COLUMNS

If I turn four corners can I get back to square one?

Candace Cooksey Fulton-ccfulton2002@yahoo.com
CANDACE COOKSEY FULTON

Wednesday, I ran into my friend Judy at the grocery store. Well, I don’t mean I literally ran into her. That should go without saying.

We’d missed seeing each other the last several Sundays at church, which is where we usually converse and catch up with one another, but she’d heard.

I was not sure of how much, or all that she heard, but she seemed glad and a little surprised (maybe) that I appeared to be upright, breathing, shopping (even) and able (obviously) to take nourishment.

“Yes, I’m fine,” I assured her, which was a truth-approaching statement. In a brave effort to be completely truthful, I added, “I have turned the corner.”

“But you’re OK?” Judy insisted on knowing.

So I repeated, “OK, yeah, I guess I am. I really have turned the corner. Three more corners and I’ll be back where I started.”
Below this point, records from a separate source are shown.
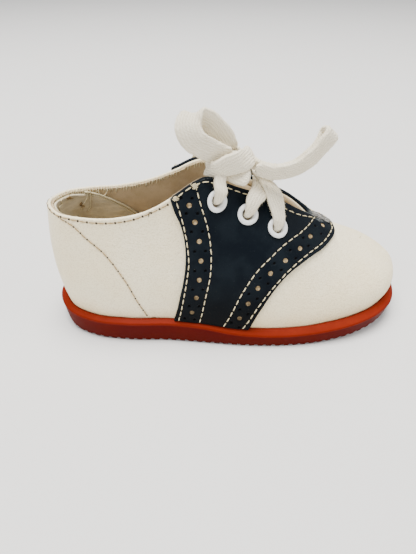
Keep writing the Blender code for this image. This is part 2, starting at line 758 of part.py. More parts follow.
def crossing(finish):
    """Two strands that cross over the tongue between the middle and front eyelets, as one solid."""
    middle = EYELETS["middle"]
    front = EYELETS["front"]
    strands = []
    rides = (("lace_crossing", LATERAL, OVER_STRAND), ("lace_crossing_under", MEDIAL, UNDER_STRAND))
    for name, start_side, ride in rides:
        end_side = -start_side
        route = [
            over_saddle(start_side, *front, OVER_EYELET + 0.3),
            over_saddle(start_side, 0.565, 0.88, OVER_EYELET),
            over_saddle(start_side, 0.556, 1.00, ride),
            (CROSSING[0], CROSSING[1], CROSSING[2] + ride),
            over_saddle(end_side, 0.538, 1.00, ride),
            over_saddle(end_side, 0.528, 0.91, OVER_EYELET + 0.1),
            over_saddle(end_side, *middle, OVER_EYELET + 0.3),
        ]
        strands.append(ribbon(name, route, (ALONG_THROAT,), finish, sections=14))
    under = strands[1]
    under.hide_render = True
    under.display_type = "WIRE"
    return cut(strands[0], under, "UNION")


def bow(finish):
    """Knot, wrap, two loops and the free ends."""
    knot(finish)
    ribbon("lace_loop_back", LOOP_BACK, LOOP_BACK_FACING, finish, width=LOOP_BACK_WIDTH, sections=22)
    ribbon("lace_loop_front", LOOP_FRONT, LOOP_FRONT_FACING, finish, width=LOOP_FRONT_WIDTH, sections=24)
    ribbon("lace_end_near", WRAP_AND_STUB, WRAP_FACING, finish, WRAP_WIDTH, WRAP_THICK, sections=22)
    route = [END_FAR_ROOT] + [over_saddle(MEDIAL, *row) for row in END_FAR]
    ribbon("lace_end_far", route, (ALONG_THROAT,), finish, sections=16)


def main():
    for existing in list(bpy.data.objects):
        bpy.data.objects.remove(existing)
    rubber = material("rubber", (0.36, 0.035, 0.022), 0.55)
    white = material("white_leather", (0.80, 0.77, 0.68), 0.45)
    navy = material("navy_leather", (0.012, 0.018, 0.030), 0.42)
    lining = material("lining", (0.42, 0.33, 0.20), 0.90)
    enamel = material("enamel", (0.85, 0.85, 0.84), 0.25)
    cotton = material("cotton", (0.84, 0.82, 0.78), 0.95)

    base = sole(rubber)
    cut(base, tread_grooves())
    insole(lining)
    holes = eyelet_holes()
    cut(upper(white), holes)
    cut(saddle(navy), holes)
    tongue(lining)
    placed_eyelets(eyelet_mesh(enamel))
    crossing(cotton)
    rear_strands(cotton)
    bow(cotton)

    shoe = bpy.data.objects.new("shoe", None)
    bpy.context.scene.collection.objects.link(shoe)
    for piece in bpy.data.objects:
        if piece is not shoe:
            piece.parent = shoe


if __name__ == "__main__":
    main()
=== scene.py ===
"""Looks of a child's saddle shoe: leather, lining, stitching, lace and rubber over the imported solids.

+X points to the toe, -Y to the outer side of the right foot and +Z up, with the origin on the floor.
Tables and sizes are in millimetres, and a mesh is turned into metres when it is made.
"""

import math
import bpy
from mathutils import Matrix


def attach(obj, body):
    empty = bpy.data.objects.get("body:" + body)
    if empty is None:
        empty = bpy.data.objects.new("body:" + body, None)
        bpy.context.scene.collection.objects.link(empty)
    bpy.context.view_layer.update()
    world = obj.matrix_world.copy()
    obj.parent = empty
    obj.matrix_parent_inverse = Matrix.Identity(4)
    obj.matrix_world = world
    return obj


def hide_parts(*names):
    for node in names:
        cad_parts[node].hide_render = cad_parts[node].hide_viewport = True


bl_info = {
    "name": "Child's Saddle Shoe",
    "version": (1, 0, 0),
    "blender": (4, 5, 0),
    "location": "3D View > Sidebar > Saddle Shoe",
    "description": "Builds the leather, stitching, lace and sole of a child's saddle shoe over its solids",
    "category": "Add Mesh",
}

import bmesh
import bpy
import numpy as np
from bpy.props import FloatProperty, FloatVectorProperty, PointerProperty
from mathutils import Matrix, Vector

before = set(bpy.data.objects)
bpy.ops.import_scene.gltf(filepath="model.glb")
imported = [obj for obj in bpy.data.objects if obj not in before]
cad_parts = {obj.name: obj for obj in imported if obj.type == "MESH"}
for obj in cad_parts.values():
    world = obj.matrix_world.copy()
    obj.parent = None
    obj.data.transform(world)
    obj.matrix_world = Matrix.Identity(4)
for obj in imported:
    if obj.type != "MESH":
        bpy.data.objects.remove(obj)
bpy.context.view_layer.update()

MM = 0.001
TURN = 2 * math.pi
BODY = "root"
LATERAL = -1
MEDIAL = 1

# Sizes that the solids have too
WALL = 1.8
SADDLE_LIFT = 0.5
SADDLE_THICK = 0.95
SADDLE_TOP = SADDLE_LIFT + SADDLE_THICK
EYELET_SEAT = SADDLE_TOP + 0.3
THROAT_BLEND = 0.035         # share on each side of the throat over which the skin's bend is rounded
EDGE_HOLD = 12               # power of the height that brings the exact top line back at the very edge
FOLD_REACH = 0.05            # share over which the two sides flow together ahead of the throat
EYELETS = {                  # share of the way from heel to toe, height up the section
    "rear": (0.453, 0.84),
    "middle": (0.521, 0.80),
    "front": (0.571, 0.75),
}

# Feather line, where the upper meets the sole, seen from above
FEATHER_HEEL = (-62.3, 0.0)
FEATHER_TOE = (62.0, 2.0)
FEATHER = (  # x, lateral y, medial y
    (-58.0, -11.0, 11.0),
    (-50.0, -16.0, 15.8),
    (-38.0, -18.8, 18.2),
    (-24.0, -20.0, 18.4),
    (-10.0, -22.3, 18.2),
    (4.0, -24.4, 19.4),
    (18.0, -25.2, 22.9),
    (32.0, -24.3, 25.3),
    (44.0, -21.7, 24.3),
    (52.0, -18.0, 20.6),
    (57.8, -12.8, 15.6),
    (60.9, -6.3, 9.8),
)
LEDGE = (  # share of the way from heel to toe, width of the sole's ledge (lateral, medial), wall's lean
    (0.00, 2.7, 2.7, 0.9),
    (0.20, 2.5, 2.4, 0.3),
    (0.40, 2.4, 2.0, 0.0),
    (0.60, 3.0, 2.4, 0.2),
    (0.80, 3.4, 3.0, 0.6),
    (1.00, 3.0, 3.0, 1.2),
)

# Side view of the sole
SOLE_SIDE = (  # x, tread height, outer edge height, join with the upper
    (-65.0, 3.2, 8.9, 10.0),
    (-60.0, 0.9, 8.7, 9.8),
    (-54.0, 0.0, 8.4, 9.5),
    (-40.0, 0.0, 8.2, 9.3),
    (-22.0, 0.0, 8.2, 9.3),
    (-12.0, 0.0, 7.6, 8.9),
    (-2.0, 0.0, 5.8, 7.5),
    (8.0, 0.0, 5.1, 6.9),
    (24.0, 0.0, 5.3, 7.0),
    (34.0, 0.4, 6.0, 7.7),
    (46.0, 1.6, 7.0, 8.6),
    (56.0, 3.2, 7.8, 9.3),
    (65.5, 5.4, 8.4, 9.8),
)

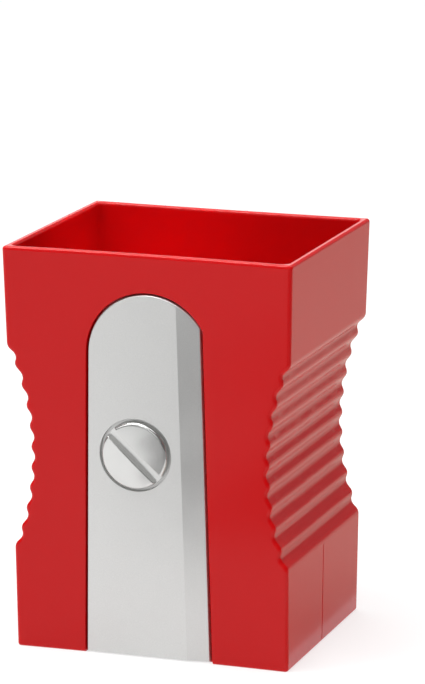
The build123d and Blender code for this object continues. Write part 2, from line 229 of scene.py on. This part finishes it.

I laughed. Judy didn’t seem all that convinced. But we’ve been friends for a long, long time, so she sort of laughed and continued with her concern.

“The car?”

Then I knew, everybody knew. Judy, who lives in the boonies of northern Tom Green County, where the Internet can hardly reach and therefore isn’t on Facebook, had been included in the loop. An email must have gone out from our Sunday school class secretary who does a wonderful job of keeping us informed, no matter how many Sundays we miss or how discombobulated our various and sundry lives seem to get.

My car, I told Judy, had been totaled, but it was actually, mostly, going to be OK. The insurance settlement was decent – ample – I guess, and I am temporarily leasing a vehicle, and it’s all complicated and quite involved, but yes, it is going to be OK.

And I think, for the first time since I had the wreck (8 a.m. May 29, the day before the last day of school), I said all that I said without a quiver to my voice or the threat of a renegade tear at the corner of my eye.

Proof, I am happy to report, that what most everyone I had confided in told me has been spot on. It gets easier.

Easier, smeasier.

Every other day of the school year I’d made my triangular jaunt around San Angelo with little – if any – major incident or deviation to the route or the schedule. Pick up the granddaughter for school in one part of San Angelo; take her to school in another part; and return to my apartment before heading out to the Early Head Start toddler room where I volunteer four hours a day, five days a week. I wonder now if I was assuming that since there hadn’t been cross traffic at Irene and Roosevelt every other day of the school year, there wouldn’t be that Thursday either.

The witness told the policeman I stopped at the stop sign, but pulled out. The pickup with the right-of-way hit me. Hard. Hard enough for the airbag to deploy and sear my forearms; hard enough for the seatbelt to severely bruise my chest and abdomen; and hard enough for something – the gearshift knob, perhaps – to hit my leg and cause a baseball-size knot to form below my knee. Hard enough for me to wonder for a moment what in the world had happened. Then realize something pretty bad had.

For whatever reason, I began to immediately try and minimize the situation. I didn’t want my son to leave work and come get me. He did anyway. I didn’t want to go to the emergency room, and refused the ambulance ride, but my neighbor insisted I go, and took me.

But everything I tried to deny, or minimize, refused to be ignored or dismissed. Instead all of everything seemed to distort and grow bigger or get worse. I shut out friends who voiced concern. I just wanted to crawl inside of myself and make it all stop – or at least go away.

Still in the grand scheme of things, it could have been so, so, much worse. Bruises fade. Mine are. They mostly have. Cars can be replaced. Mine practically is. It will be.

One morning, just this week, I woke up and my ankle wasn’t swelled, and that dull pain didn’t push on my ribs. The knot on my calf had shrunk to more of a half-lemon-sized bump than a baseball. A notion of “it’s OK,” started to prevail.

Yep. I realized, I had turned a corner. My full sense of calm is likely lurking around the next. Like I told Judy, three more turns, and I’ll be back where I started.